- SET EXERCISE:
The records that follow must be reproduced in full, exactly as written.

— start EXTRACTED RECORDS —

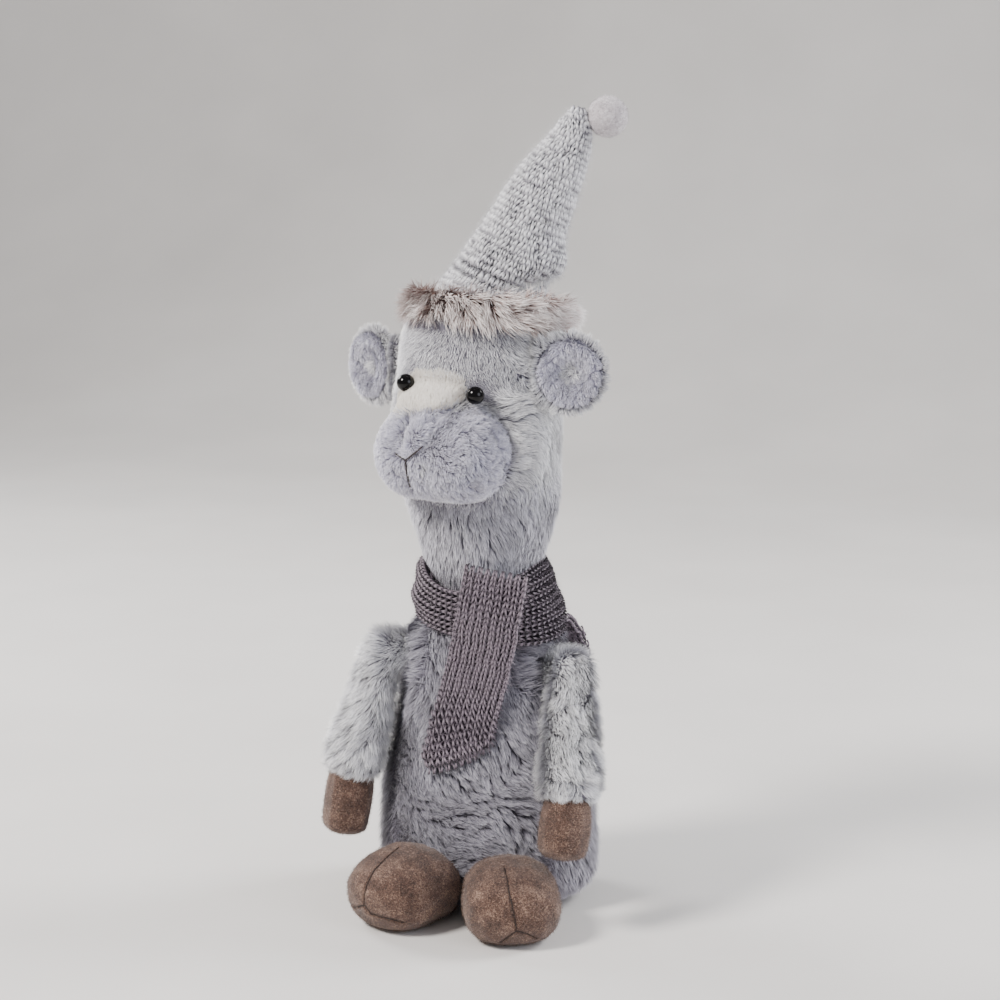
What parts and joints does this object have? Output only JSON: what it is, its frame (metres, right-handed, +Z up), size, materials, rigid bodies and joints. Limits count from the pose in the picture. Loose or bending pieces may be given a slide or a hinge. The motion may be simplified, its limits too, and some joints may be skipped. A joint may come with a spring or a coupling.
{
  "type": "plush llama",
  "caption": "Sitting plush llama with felt hands and feet, a knitted scarf and a leaning pointed hat with a fur brim; its limbs, ears, head, scarf ends and hat ball move.",
  "frame": {"origin": "middle of the underside of the base panel, on the surface the toy sits on", "axes": "+Z up, -Y forward out of the toy's belly, +X to the toy's own left"},
  "size_m": [0.1472, 0.1365, 0.404],
  "materials": {
    "grey_fur": "matt long pile",
    "side_fur": "matt smooth pile",
    "short_plush": "matt short pile",
    "cream_plush": "matt short pile",
    "brown_felt": "matt felt",
    "scarf_knit": "matt knit",
    "hat_knit": "matt knit",
    "brim_fur": "matt shaggy pile",
    "ball_felt": "matt felt",
    "black_bead": "gloss",
    "filling": "loose fibre",
    "washer_plastic": "moulded"
  },
  "bodies": {
    "torso": {"belly_cover": "grey_fur", "back_cover": "side_fur", "base_panel": "side_fur", "pellet_bag": "filling", "torso_stuffing": "filling", "scarf_wrap": "scarf_knit"},
    "head_and_hat": {"neck": "grey_fur", "head": "grey_fur", "muzzle": "short_plush", "blaze_panel": "cream_plush", "eye_right": "black_bead", "eye_washer_right": "washer_plastic", "eye_left": "black_bead", "eye_washer_left": "washer_plastic", "hat_cone": "hat_knit", "hat_stuffing": "filling", "hat_brim": "brim_fur"},
    "right_ear": {"ear_right": "grey_fur", "ear_lining_right": "short_plush"},
    "left_ear": {"ear_left": "grey_fur", "ear_lining_left": "short_plush"},
    "right_arm": {"arm_right": "grey_fur", "hand_right": "brown_felt"},
    "left_arm": {"arm_left": "grey_fur", "hand_left": "brown_felt"},
    "right_foot": {"foot_right": "brown_felt", "sole_right": "brown_felt"},
    "left_foot": {"foot_left": "brown_felt", "sole_left": "brown_felt"},
    "front_tail": {"scarf_front_tail": "scarf_knit"},
    "back_tail": {"scarf_back_tail": "scarf_knit"},
    "felt_ball": {"pom_pom": "ball_felt"}
  },
  "joints": [
    {"name": "neck_nod", "type": "hinge", "parent": "torso", "child": "head_and_hat", "pos_m": [-0.0025, 0, 0.164], "axis": [1, 0, 0], "range_deg": [-8, 8], "stiffness_Nm_per_rad": 2},
    {"name": "ear_right_fold", "type": "hinge", "parent": "head_and_hat", "child": "right_ear", "pos_m": [-0.04654, 0.00057, 0.269], "axis": [0, 0, 1], "range_deg": [-18, 18], "stiffness_Nm_per_rad": 0.01},
    {"name": "ear_left_fold", "type": "hinge", "parent": "head_and_hat", "child": "left_ear", "pos_m": [0.03216, -0.02274, 0.2735], "axis": [0, 0, 1], "range_deg": [-18, 18], "stiffness_Nm_per_rad": 0.01},
    {"name": "arm_right_swing", "type": "hinge", "parent": "torso", "child": "right_arm", "pos_m": [-0.04179, -0.01492, 0.128], "axis": [-0.8173, -0.5512, 0.1681], "range_deg": [-25, 75], "stiffness_Nm_per_rad": 0.1},
    {"name": "arm_left_swing", "type": "hinge", "parent": "torso", "child": "left_arm", "pos_m": [0.04066, -0.01416, 0.123], "axis": [-0.8133, 0.5482, -0.1951], "range_deg": [-25, 45], "stiffness_Nm_per_rad": 0.1},
    {"name": "foot_right_lift", "type": "hinge", "parent": "torso", "child": "right_foot", "pos_m": [-0.0206, -0.037, 0.016], "axis": [-0.8832, 0.4691, 0], "range_deg": [0, 12], "stiffness_Nm_per_rad": 0.5},
    {"name": "foot_left_lift", "type": "hinge", "parent": "torso", "child": "left_foot", "pos_m": [0.0206, -0.0405, 0.016], "axis": [-0.9397, -0.3419, 0], "range_deg": [0, 12], "stiffness_Nm_per_rad": 0.5},
    {"name": "front_tail_lift", "type": "hinge", "parent": "torso", "child": "front_tail", "pos_m": [0.0128, -0.0384, 0.172], "axis": [-1, 0, 0], "range_deg": [0, 95]},
    {"name": "back_tail_lift", "type": "hinge", "parent": "torso", "child": "back_tail", "pos_m": [0.02443, 0.02911, 0.14], "axis": [0.7659, -0.6429, 0], "range_deg": [0, 60]},
    {"name": "pom_pom_swing", "type": "hinge", "parent": "head_and_hat", "child": "felt_ball", "pos_m": [0.041, 0.017, 0.396], "axis": [0.2539, 0.094, 0.9627], "range_deg": [-20, 20], "stiffness_Nm_per_rad": 0.005}
  ]
}
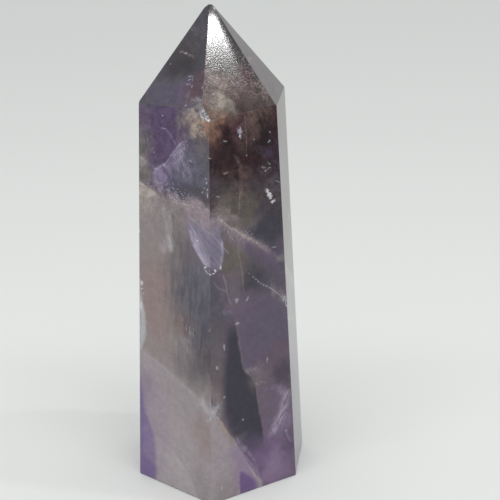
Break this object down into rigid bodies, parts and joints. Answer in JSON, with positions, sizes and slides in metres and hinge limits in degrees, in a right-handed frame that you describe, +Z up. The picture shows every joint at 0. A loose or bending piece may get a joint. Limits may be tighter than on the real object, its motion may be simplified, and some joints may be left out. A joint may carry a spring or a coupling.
{
  "type": "amethyst obelisk",
  "caption": "Polished amethyst obelisk: a tapering six-sided stone tower with a faceted point that stands upright on its flat base as an ornament.",
  "frame": {"origin": "on the flat base, under the middle of the stone", "axes": "+Z up along the tower to its point; X runs across the tower from flat face to flat face and Y from edge to edge, with an edge between two faces towards -Y"},
  "size_m": [0.0276, 0.032, 0.0798],
  "materials": {
    "amethyst": "glassy polish on cloudy violet-grey quartz"
  },
  "bodies": {
    "root": {"obelisk": "amethyst"}
  },
  "joints": []
}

— end EXTRACTED RECORDS —

- WRITTEN SOLUTION:
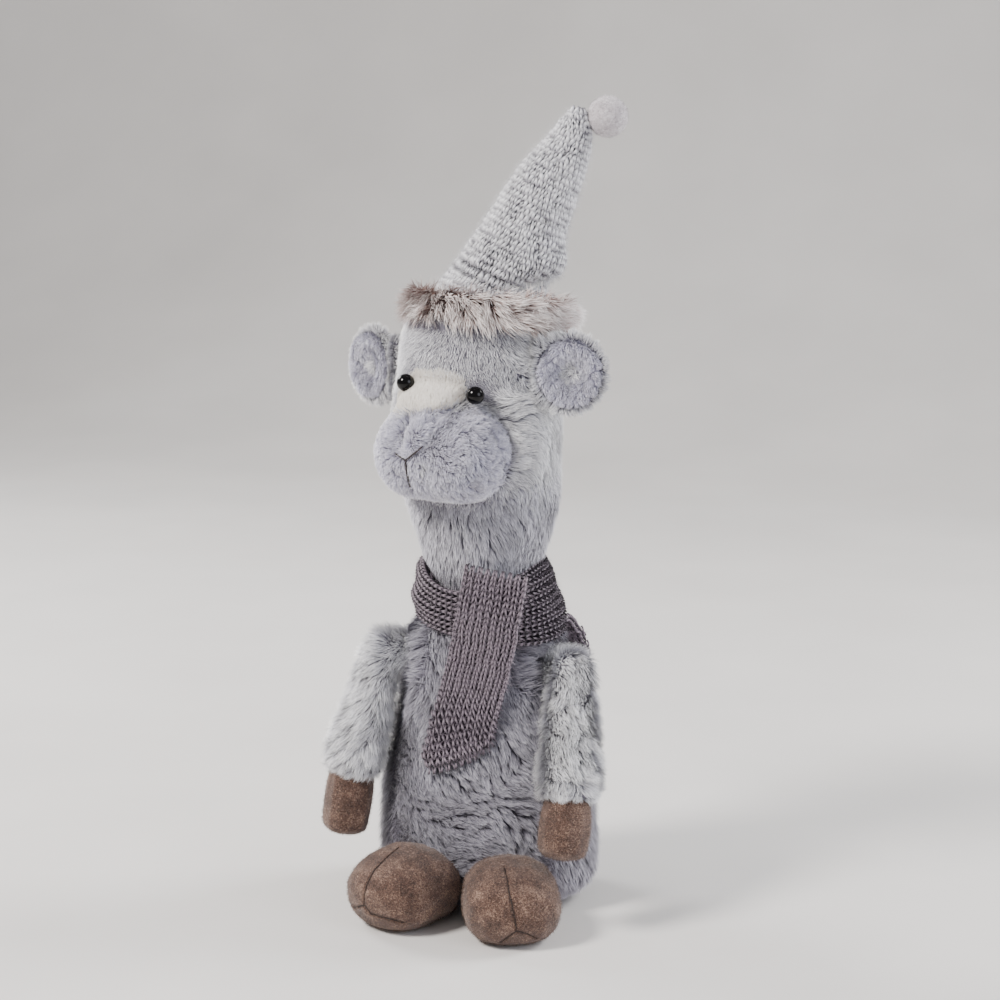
What parts and joints does this object have? Output only JSON: what it is, its frame (metres, right-handed, +Z up), size, materials, rigid bodies and joints. Limits count from the pose in the picture. Loose or bending pieces may be given a slide or a hinge. The motion may be simplified, its limits too, and some joints may be skipped. A joint may come with a spring or a coupling.
{
  "type": "plush llama",
  "caption": "Sitting plush llama with felt hands and feet, a knitted scarf and a leaning pointed hat with a fur brim; its limbs, ears, head, scarf ends and hat ball move.",
  "frame": {"origin": "middle of the underside of the base panel, on the surface the toy sits on", "axes": "+Z up, -Y forward out of the toy's belly, +X to the toy's own left"},
  "size_m": [0.1472, 0.1365, 0.404],
  "materials": {
    "grey_fur": "matt long pile",
    "side_fur": "matt smooth pile",
    "short_plush": "matt short pile",
    "cream_plush": "matt short pile",
    "brown_felt": "matt felt",
    "scarf_knit": "matt knit",
    "hat_knit": "matt knit",
    "brim_fur": "matt shaggy pile",
    "ball_felt": "matt felt",
    "black_bead": "gloss",
    "filling": "loose fibre",
    "washer_plastic": "moulded"
  },
  "bodies": {
    "torso": {"belly_cover": "grey_fur", "back_cover": "side_fur", "base_panel": "side_fur", "pellet_bag": "filling", "torso_stuffing": "filling", "scarf_wrap": "scarf_knit"},
    "head_and_hat": {"neck": "grey_fur", "head": "grey_fur", "muzzle": "short_plush", "blaze_panel": "cream_plush", "eye_right": "black_bead", "eye_washer_right": "washer_plastic", "eye_left": "black_bead", "eye_washer_left": "washer_plastic", "hat_cone": "hat_knit", "hat_stuffing": "filling", "hat_brim": "brim_fur"},
    "right_ear": {"ear_right": "grey_fur", "ear_lining_right": "short_plush"},
    "left_ear": {"ear_left": "grey_fur", "ear_lining_left": "short_plush"},
    "right_arm": {"arm_right": "grey_fur", "hand_right": "brown_felt"},
    "left_arm": {"arm_left": "grey_fur", "hand_left": "brown_felt"},
    "right_foot": {"foot_right": "brown_felt", "sole_right": "brown_felt"},
    "left_foot": {"foot_left": "brown_felt", "sole_left": "brown_felt"},
    "front_tail": {"scarf_front_tail": "scarf_knit"},
    "back_tail": {"scarf_back_tail": "scarf_knit"},
    "felt_ball": {"pom_pom": "ball_felt"}
  },
  "joints": [
    {"name": "neck_nod", "type": "hinge", "parent": "torso", "child": "head_and_hat", "pos_m": [-0.0025, 0, 0.164], "axis": [1, 0, 0], "range_deg": [-8, 8], "stiffness_Nm_per_rad": 2},
    {"name": "ear_right_fold", "type": "hinge", "parent": "head_and_hat", "child": "right_ear", "pos_m": [-0.04654, 0.00057, 0.269], "axis": [0, 0, 1], "range_deg": [-18, 18], "stiffness_Nm_per_rad": 0.01},
    {"name": "ear_left_fold", "type": "hinge", "parent": "head_and_hat", "child": "left_ear", "pos_m": [0.03216, -0.02274, 0.2735], "axis": [0, 0, 1], "range_deg": [-18, 18], "stiffness_Nm_per_rad": 0.01},
    {"name": "arm_right_swing", "type": "hinge", "parent": "torso", "child": "right_arm", "pos_m": [-0.04179, -0.01492, 0.128], "axis": [-0.8173, -0.5512, 0.1681], "range_deg": [-25, 75], "stiffness_Nm_per_rad": 0.1},
    {"name": "arm_left_swing", "type": "hinge", "parent": "torso", "child": "left_arm", "pos_m": [0.04066, -0.01416, 0.123], "axis": [-0.8133, 0.5482, -0.1951], "range_deg": [-25, 45], "stiffness_Nm_per_rad": 0.1},
    {"name": "foot_right_lift", "type": "hinge", "parent": "torso", "child": "right_foot", "pos_m": [-0.0206, -0.037, 0.016], "axis": [-0.8832, 0.4691, 0], "range_deg": [0, 12], "stiffness_Nm_per_rad": 0.5},
    {"name": "foot_left_lift", "type": "hinge", "parent": "torso", "child": "left_foot", "pos_m": [0.0206, -0.0405, 0.016], "axis": [-0.9397, -0.3419, 0], "range_deg": [0, 12], "stiffness_Nm_per_rad": 0.5},
    {"name": "front_tail_lift", "type": "hinge", "parent": "torso", "child": "front_tail", "pos_m": [0.0128, -0.0384, 0.172], "axis": [-1, 0, 0], "range_deg": [0, 95]},
    {"name": "back_tail_lift", "type": "hinge", "parent": "torso", "child": "back_tail", "pos_m": [0.02443, 0.02911, 0.14], "axis": [0.7659, -0.6429, 0], "range_deg": [0, 60]},
    {"name": "pom_pom_swing", "type": "hinge", "parent": "head_and_hat", "child": "felt_ball", "pos_m": [0.041, 0.017, 0.396], "axis": [0.2539, 0.094, 0.9627], "range_deg": [-20, 20], "stiffness_Nm_per_rad": 0.005}
  ]
}
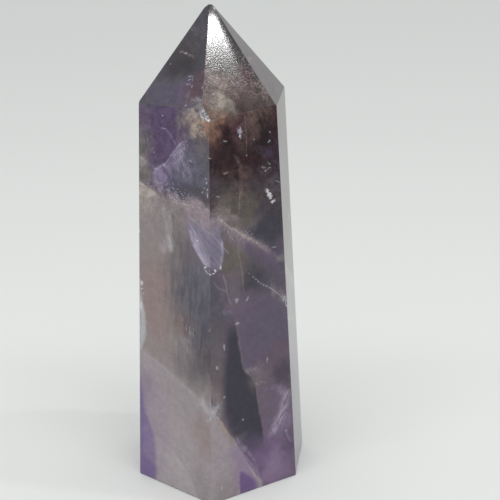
Break this object down into rigid bodies, parts and joints. Answer in JSON, with positions, sizes and slides in metres and hinge limits in degrees, in a right-handed frame that you describe, +Z up. The picture shows every joint at 0. A loose or bending piece may get a joint. Limits may be tighter than on the real object, its motion may be simplified, and some joints may be left out. A joint may carry a spring or a coupling.
{
  "type": "amethyst obelisk",
  "caption": "Polished amethyst obelisk: a tapering six-sided stone tower with a faceted point that stands upright on its flat base as an ornament.",
  "frame": {"origin": "on the flat base, under the middle of the stone", "axes": "+Z up along the tower to its point; X runs across the tower from flat face to flat face and Y from edge to edge, with an edge between two faces towards -Y"},
  "size_m": [0.0276, 0.032, 0.0798],
  "materials": {
    "amethyst": "glassy polish on cloudy violet-grey quartz"
  },
  "bodies": {
    "root": {"obelisk": "amethyst"}
  },
  "joints": []
}